Unspeakable Axe: An Interview with Eric Musall
First and foremost, I have to ask, how doth one make thyne axe unspeakable?
A little blood of goat, a little eye of newt, and a curse from a Nazgul.
In the day and age of digital media, what prompted you to start Unspeakable Axe? Were there any particular artists or people who helped guide your decision?
What prompted me? Idiocy! I say that with tongue in cheek, but it was indeed an odd time to decide to start putting money into physical releases. And I knew that. I believe there’s still a niche who prefers physical media over downloads, and I’m hoping they’ll keep me afloat. As for people who guided the decision, Matt Calvert from Dark Descent was an invaluable help. I wouldn’t be doing this without his advice and assistance.
What were some of the difficulties you had to overcome in the beginning, and are they still present today?

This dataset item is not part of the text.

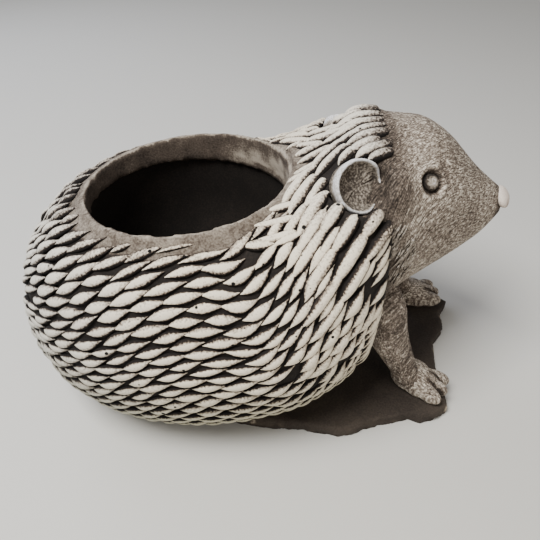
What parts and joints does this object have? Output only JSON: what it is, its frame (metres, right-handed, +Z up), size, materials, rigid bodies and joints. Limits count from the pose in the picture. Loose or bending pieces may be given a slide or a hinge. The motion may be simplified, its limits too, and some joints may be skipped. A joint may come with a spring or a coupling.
{
  "type": "animal planter",
  "caption": "Cast concrete garden planter in the shape of a hedgehog: an open oval pot in its quilled back, a furred face and forelegs on a rough slab.",
  "frame": {"origin": "on the slab's underside, below the pot body", "axes": "+X forward to the nose, +Y to the animal's left, +Z up"},
  "size_m": [0.4172, 0.2688, 0.2578],
  "materials": {
    "coat_concrete": "cast, stained dark and brushed pale on its high spots",
    "face_concrete": "cast, stained brown and lightly dry-brushed",
    "nose_concrete": "cast, rubbed pale",
    "slab_concrete": "cast, stained dark, chipped pale along its edge"
  },
  "bodies": {
    "root": {"base_slab": "slab_concrete", "pot_body": "coat_concrete", "head": "face_concrete", "chest": "face_concrete", "right_ear": "face_concrete", "left_ear": "face_concrete", "right_eye": "face_concrete", "left_eye": "face_concrete", "nose": "nose_concrete", "right_foreleg": "face_concrete", "left_foreleg": "face_concrete", "right_paw": "face_concrete", "left_paw": "face_concrete"}
  },
  "joints": []
}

One of the big things – and it’s still ongoing – is surviving slow sales as you gain traction with metalheads and magazines, as well as distros and shops that might want to order wholesale. Every label goes through this, I imagine. It takes a while to build up an audience who knows what to expect from you in terms of style and quality of releases. Then once the audience is there, you still have to make sure you don’t outgrow them. It would be easy, once you start getting more sales, to spend more money going after some high-profile bands and doing really extravagant releases that won’t make their costs back. Basically, you have to have patience, a decent nest egg to start with, and some business sense.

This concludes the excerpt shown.